## BEGIN Source material

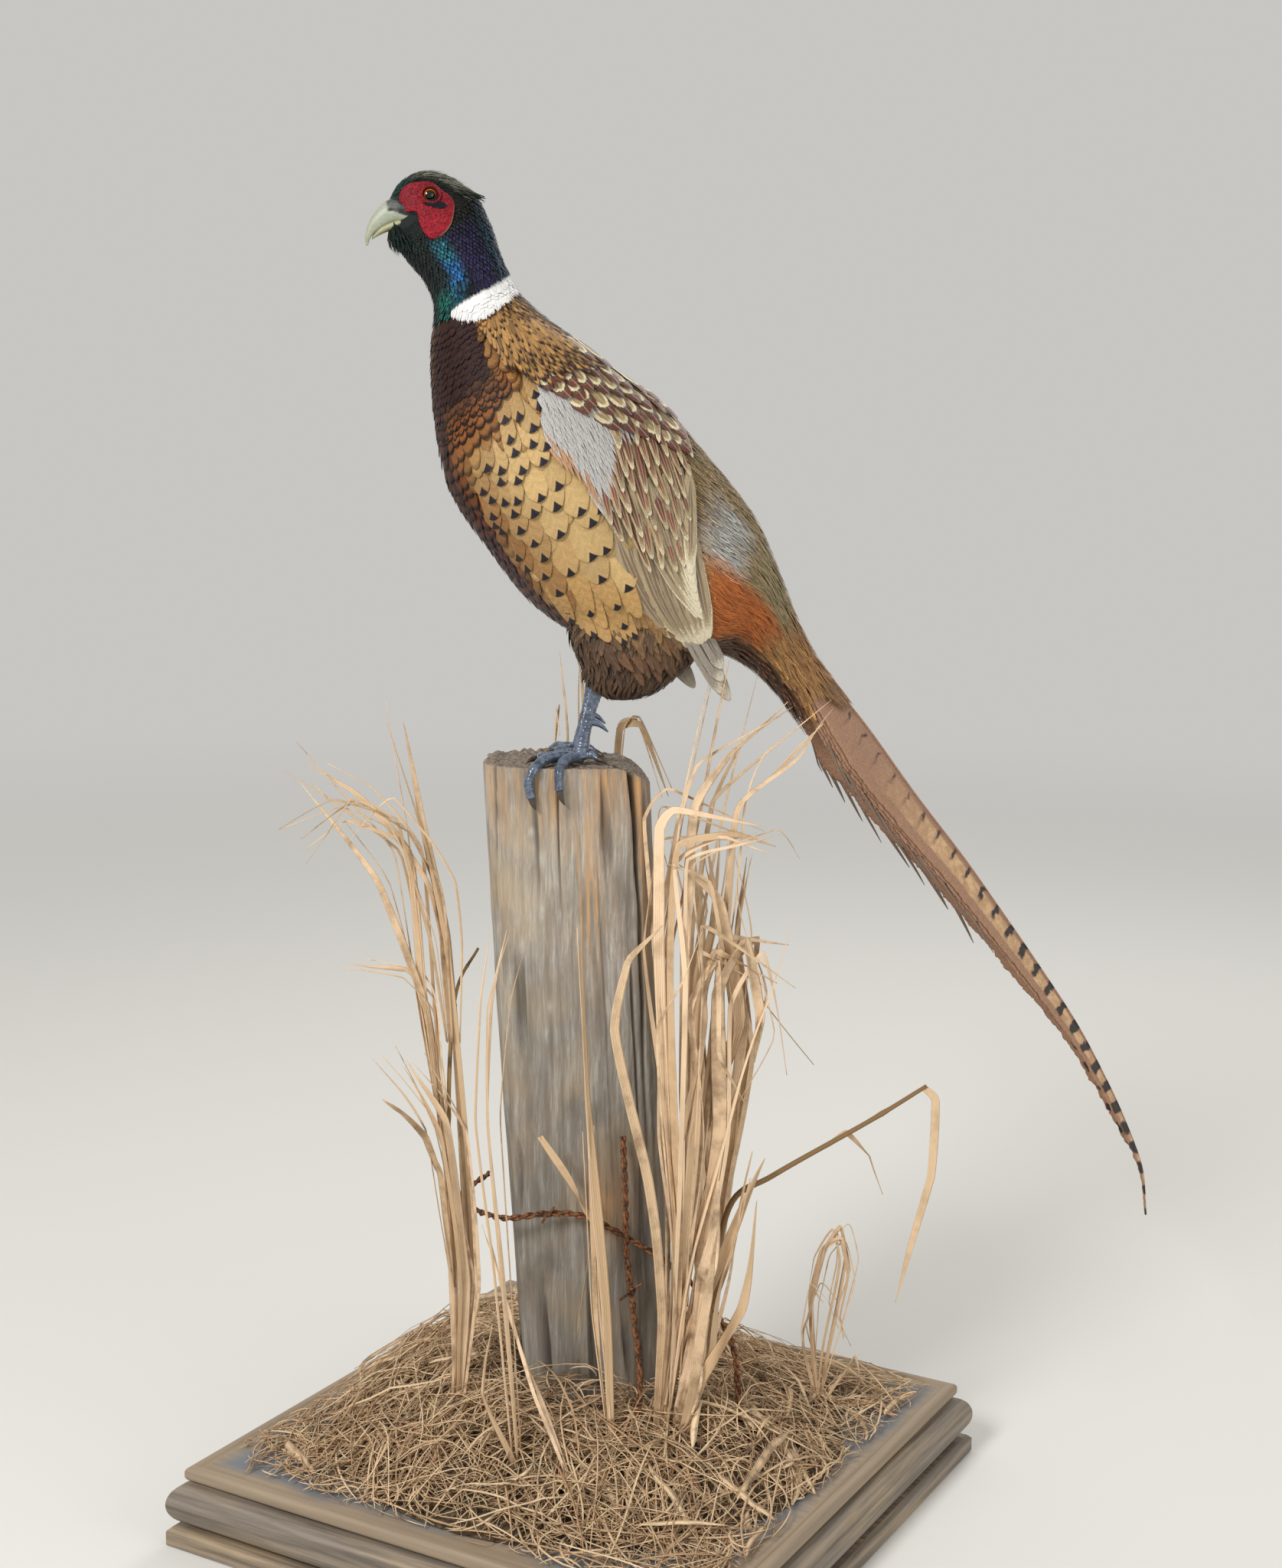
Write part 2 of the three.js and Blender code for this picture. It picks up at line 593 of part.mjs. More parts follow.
add(bird, "thigh_left", thighSolid(LEFT_SHANK_TOP), "body_plumage");
add(bird, "thigh_right", mirrored(thighSolid(RIGHT_SHANK_TOP)), "body_plumage");

// ---- tail: a long folded roof of thin feathers, the middle pair longest ----

const RIDGE = [
  [169.5, 575.5], [190, 551], [212, 525], [246, 481], [283, 436], [309, 402], [339, 362], [374, 313],
  [400, 269], [417, 236], [432, 201], [437, 165],
];
const ridge = new THREE.CatmullRomCurve3(RIDGE.map(([x, z]) => new THREE.Vector3(x, 0, z)));
const TAIL_LENGTH = ridge.getLength();

// How far down the slope the folded tail reaches, at a distance along the ridge.
function tailReach(along) {
  const root = 24 + 14 * Math.min(1, along / 67);
  return root * (1 - 0.96 * Math.max(0, (along - 67) / (TAIL_LENGTH - 67)));
}

// One vane of the left half: a strip down the roof's slope, in layer k under the top one.
function tailFeather(length, layer, start = 0.5) {
  const steps = Math.max(4, Math.round(length / 42));
  const depth = layer * (FEATHER_THICK + 0.6);
  const rings = Array.from({ length: steps + 1 }, (_, k) => {
    const along = start + ((length - start) * k) / steps;
    const at = ridge.getPointAt(along / TAIL_LENGTH);
    const tangent = ridge.getTangentAt(along / TAIL_LENGTH);
    const down = new THREE.Vector3(tangent.z, 0, -tangent.x);
    const from = (depth + FEATHER_THICK) * Math.tan(TAIL_ROOF) + 0.4;
    const to = from + Math.max(3, tailReach(along) - from + layer * Math.min(1, along / 60));
    const narrowing = 1 - Math.min(1, Math.sqrt(Math.max(0, length - along) / 45) + 0.08);
    const [inner, outer] = [from + 0.4 * (to - from) * narrowing, to - 0.6 * (to - from) * narrowing];
    const slope = new THREE.Vector3(0, -Math.cos(TAIL_ROOF), 0).addScaledVector(down, Math.sin(TAIL_ROOF));
    const under = new THREE.Vector3(0, Math.sin(TAIL_ROOF), 0).addScaledVector(down, Math.cos(TAIL_ROOF));
    const [top, bottom] = [depth, depth + FEATHER_THICK];
    return [[inner, top], [outer, top], [outer, bottom], [inner, bottom]].map(
      ([q, n]) => at.clone().addScaledVector(slope, q).addScaledVector(under, n));
  });
  return cut(loft(rings), bodySolid(0, 3, GAP));
}

const SIDE_LENGTHS = [330, 250, 175, 115];
const RIGHT_MIDDLE_SHORTER = 24;
const middleLeft = tailFeather(TAIL_LENGTH, 0);
const middleRight = mirrored(tailFeather(TAIL_LENGTH - RIGHT_MIDDLE_SHORTER, 0));
add(bird, "tail_middle_left", middleLeft, "tail_plumage");
add(bird, "tail_middle_right", middleRight, "tail_plumage");
SIDE_LENGTHS.forEach((length, k) => {
  const vane = tailFeather(length, k + 1);
  add(bird, `tail_side_left_${k + 1}`, vane, "tail_plumage");
  add(bird, `tail_side_right_${k + 1}`, mirrored(vane), "tail_plumage");
});

// The upper tail coverts: a thin saddle over the ridge at the tail's root.
const SADDLE_LENGTH = 78;
const saddleRings = Array.from({ length: 7 }, (_, k) => {
  const along = 0.5 + (SADDLE_LENGTH * k) / 6;
  const at = ridge.getPointAt(along / TAIL_LENGTH);
  const tangent = ridge.getTangentAt(along / TAIL_LENGTH);
  const down = new THREE.Vector3(tangent.z, 0, -tangent.x);
  const reach = (12 + 9 * Math.min(1, along / 50)) * (1 - 0.75 * (k / 6) ** 3);
  const thick = 2.9 - 0.6 * (k / 6);
  const arm = (side, q, n) => at
    .clone()
    .addScaledVector(down, q * Math.sin(TAIL_ROOF) - n)
    .add(new THREE.Vector3(0, side * q * Math.cos(TAIL_ROOF), 0));
  return [
    arm(-1, reach, 1.6), arm(0, 0, 1.2), arm(1, reach, 1.6),
    arm(1, reach, thick), arm(1, reach / 2, thick + 0.6), arm(0, 0, thick + 1),
    arm(-1, reach / 2, thick + 0.6), arm(-1, reach, thick),
  ];
});
add(bird, "tail_coverts", cut(loft(saddleRings), bodySolid(0, 4, GAP)), "body_plumage");

// ---- legs: shanks with a spur, four toes to a foot, and a claw on each toe ----
// The feet grip the post, so they are set out from the middle of its top.

const perch = new THREE.Group();
perch.position.set(POST_TOP_ACROSS, 0, 0);
front.add(perch);
const postFromPerch = (grow) => postSolid(grow).translate(-POST_TOP_ACROSS, 0, 0);

const ANKLE_HEIGHT = 520;
const FEET = {
  left: {
    ankle: [8.6, -21],
    shankTop: [LEFT_SHANK_TOP, -THIGH_SIDE],
    toes: {
      inner: [[-4, -21, 515.5], [-14, -23, 515.5], [-19, -27, 515.4]],
      middle: [
        [-4, -29, 516], [-14, -38, 515.3], [-20.5, -46.5, 509.5], [-23.5, -48, 502], [-22, -48.5, 493],
      ],
      outer: [[3, -31, 515.6], [-2, -41, 514], [-4.5, -47.5, 508], [-4.5, -48.5, 498]],
      hind: [[15.5, -23.5, 517], [19.5, -25.5, 514.8]],
    },
    claws: {
      inner: [[-19.6, -27.5, 515.2], [-22.8, -30.4, 514.6], [-25.6, -33, 512.6]],
      middle: [[-22, -48.6, 492.3], [-20.8, -49, 488.5], [-19, -48.6, 485]],
      outer: [[-4.5, -48.6, 497.3], [-3, -49, 492.5], [-0.5, -48.6, 488]],
      hind: [[20.1, -25.8, 514.5], [23, -27, 513.6], [25.5, -28.2, 511.8]],
    },
  },
  right: {
    ankle: [8, 21],
    shankTop: [RIGHT_SHANK_TOP, THIGH_SIDE],
    toes: {
      inner: [[-2, 17, 514.5], [-9, 14, 514]],
      middle: [[0, 27, 515], [-7, 36, 514.3], [-11.5, 44.5, 509.5], [-12.5, 47.5, 502]],
      outer: [[8, 31, 515], [7, 40, 514.2], [6.5, 46.5, 508.5], [6.5, 48, 501]],
      hind: [[14.5, 15, 516.5], [19, 10.5, 514.2]],
    },
    claws: {
      inner: [[-9.6, 13.7, 513.8], [-13, 12.3, 513.2], [-16, 11, 511.6]],
      middle: [[-12.5, 47.6, 501.3], [-12, 48.2, 496.5], [-10.5, 47.8, 492.5]],
      outer: [[6.5, 48.1, 500.3], [7, 48.6, 495.5], [8.5, 48.2, 491.5]],
      hind: [[19.5, 10, 513.9], [22, 7.6, 513], [24.2, 5.4, 511.4]],
    },
  },
};

// A point of the bird's own frame, seen from the top of the post.
function fromBird([x, y], z) {
  const angle = BIRD_TURN - FRONT_TURN;
  return [x * Math.cos(angle) - y * Math.sin(angle), x * Math.sin(angle) + y * Math.cos(angle), z];
}

const SPUR_SHARE = 0.5; // of the way up the shank
const TOE_THICK = 3.6;
const HIND_TOE_THICK = 2.6;
const box = new THREE.BoxGeometry(60, 60, 60);

for (const [side, foot] of Object.entries(FEET)) {
  const [ankleX, ankleY] = foot.ankle;
  const ankle = new THREE.Vector3(ankleX, ankleY, ANKLE_HEIGHT);
  const shankTop = new THREE.Vector3(...fromBird(foot.shankTop, CUFF_BOTTOM - GAP));
  const up = (share) => ankle.clone().lerp(shankTop, share);
  const shankLine = [up(0), up(0.5), up(1)].map((p) => p.toArray());
  const shank = rod(shankLine, (t) => 4.6 - 1.2 * Math.sin(Math.PI * t) + 0.8 * t, 8, 4);
  const spurLine = [[0, 0, 0], [7, 0.5, -2], [13, 1, -7]].map(
    (offset) => up(SPUR_SHARE).add(new THREE.Vector3(...offset)).toArray());
  const spur = rod(spurLine, (t) => 2.6 - 2.1 * t, 5, 2);
  const clearOfThigh = box.clone().translate(shankTop.x, shankTop.y, shankTop.z + 30);
  const clearOfFoot = box.clone().translate(ankleX, ankleY, ANKLE_HEIGHT - 30);
  add(perch, `shank_${side}`, cut(join(shank, spur), clearOfThigh, clearOfFoot), "leg_scales");

  const sole = [ankleX, ankleY, ANKLE_HEIGHT - 4.5];
  const knuckle = new THREE.SphereGeometry(5.6, 6, 4).scale(1.15, 1, 0.9).translate(...sole);
  const toes = Object.entries(foot.toes).map(([toe, points]) => {
    const thick = toe === "hind" ? HIND_TOE_THICK : TOE_THICK;
    return rod([sole, ...points], (t) => thick - 1.1 * t, 5, points.length);
  });
  const clearOfShank = box.clone().translate(ankleX, ankleY, ANKLE_HEIGHT - GAP + 30);
  const footSolid = cut(join(knuckle, ...toes), postFromPerch(GAP), clearOfShank);
  add(perch, `foot_${side}`, footSolid, "leg_scales");
  for (const [toe, points] of Object.entries(foot.claws)) {
    const claw = rod(points, (t) => 2 - 1.6 * t, 5, 2);
    add(perch, `claw_${side}_${toe}`, cut(claw, postFromPerch(GAP)), "claw");
  }
}

export default mount;
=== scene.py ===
"""A mounted ring-necked pheasant cock on a weathered fence post, set in a square moulded base with dry grass.

Places are in millimetres until a mesh is made. Three frames share the middle of the base's underside: the
base's own; the front frame, turned with the post (right, away, up); and the bird's (towards the tail, up,
towards its left side).
"""
import json
import bpy
import numpy as np
from mathutils import Matrix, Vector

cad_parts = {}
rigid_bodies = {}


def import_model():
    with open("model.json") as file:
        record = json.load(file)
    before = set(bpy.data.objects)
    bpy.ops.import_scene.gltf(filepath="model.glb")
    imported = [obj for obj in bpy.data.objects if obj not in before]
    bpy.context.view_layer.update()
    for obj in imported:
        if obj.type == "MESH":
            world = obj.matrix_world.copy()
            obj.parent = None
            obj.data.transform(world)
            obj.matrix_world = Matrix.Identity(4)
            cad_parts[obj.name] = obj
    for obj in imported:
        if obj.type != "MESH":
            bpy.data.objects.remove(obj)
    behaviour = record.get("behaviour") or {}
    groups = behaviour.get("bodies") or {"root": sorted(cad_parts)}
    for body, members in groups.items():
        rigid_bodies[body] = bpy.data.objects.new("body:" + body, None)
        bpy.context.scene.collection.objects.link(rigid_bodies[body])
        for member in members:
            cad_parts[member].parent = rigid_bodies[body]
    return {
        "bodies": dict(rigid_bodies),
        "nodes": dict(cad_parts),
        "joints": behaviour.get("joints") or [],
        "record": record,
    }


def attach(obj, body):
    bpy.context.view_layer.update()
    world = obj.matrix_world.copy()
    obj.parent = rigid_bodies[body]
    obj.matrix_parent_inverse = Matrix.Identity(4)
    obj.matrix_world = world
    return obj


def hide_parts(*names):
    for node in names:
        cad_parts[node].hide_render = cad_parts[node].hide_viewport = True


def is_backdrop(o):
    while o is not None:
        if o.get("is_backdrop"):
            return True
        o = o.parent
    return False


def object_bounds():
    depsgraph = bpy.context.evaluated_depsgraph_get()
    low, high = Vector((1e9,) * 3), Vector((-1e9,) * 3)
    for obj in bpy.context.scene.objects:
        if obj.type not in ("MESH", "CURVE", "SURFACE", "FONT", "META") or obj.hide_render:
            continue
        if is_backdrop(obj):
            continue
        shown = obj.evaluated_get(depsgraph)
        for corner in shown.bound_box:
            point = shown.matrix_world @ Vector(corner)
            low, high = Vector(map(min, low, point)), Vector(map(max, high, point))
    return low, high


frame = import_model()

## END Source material

Exercise -
Exactly the lines from the line with "return rod([sole, ...points], (t)" to the line with "bpy.data.objects.remove(obj)", both included, are to be extracted, and no others.

Right answer -
    return rod([sole, ...points], (t) => thick - 1.1 * t, 5, points.length);
  });
  const clearOfShank = box.clone().translate(ankleX, ankleY, ANKLE_HEIGHT - GAP + 30);
  const footSolid = cut(join(knuckle, ...toes), postFromPerch(GAP), clearOfShank);
  add(perch, `foot_${side}`, footSolid, "leg_scales");
  for (const [toe, points] of Object.entries(foot.claws)) {
    const claw = rod(points, (t) => 2 - 1.6 * t, 5, 2);
    add(perch, `claw_${side}_${toe}`, cut(claw, postFromPerch(GAP)), "claw");
  }
}

export default mount;
=== scene.py ===
"""A mounted ring-necked pheasant cock on a weathered fence post, set in a square moulded base with dry grass.

Places are in millimetres until a mesh is made. Three frames share the middle of the base's underside: the
base's own; the front frame, turned with the post (right, away, up); and the bird's (towards the tail, up,
towards its left side).
"""
import json
import bpy
import numpy as np
from mathutils import Matrix, Vector

cad_parts = {}
rigid_bodies = {}


def import_model():
    with open("model.json") as file:
        record = json.load(file)
    before = set(bpy.data.objects)
    bpy.ops.import_scene.gltf(filepath="model.glb")
    imported = [obj for obj in bpy.data.objects if obj not in before]
    bpy.context.view_layer.update()
    for obj in imported:
        if obj.type == "MESH":
            world = obj.matrix_world.copy()
            obj.parent = None
            obj.data.transform(world)
            obj.matrix_world = Matrix.Identity(4)
            cad_parts[obj.name] = obj
    for obj in imported:
        if obj.type != "MESH":
            bpy.data.objects.remove(obj)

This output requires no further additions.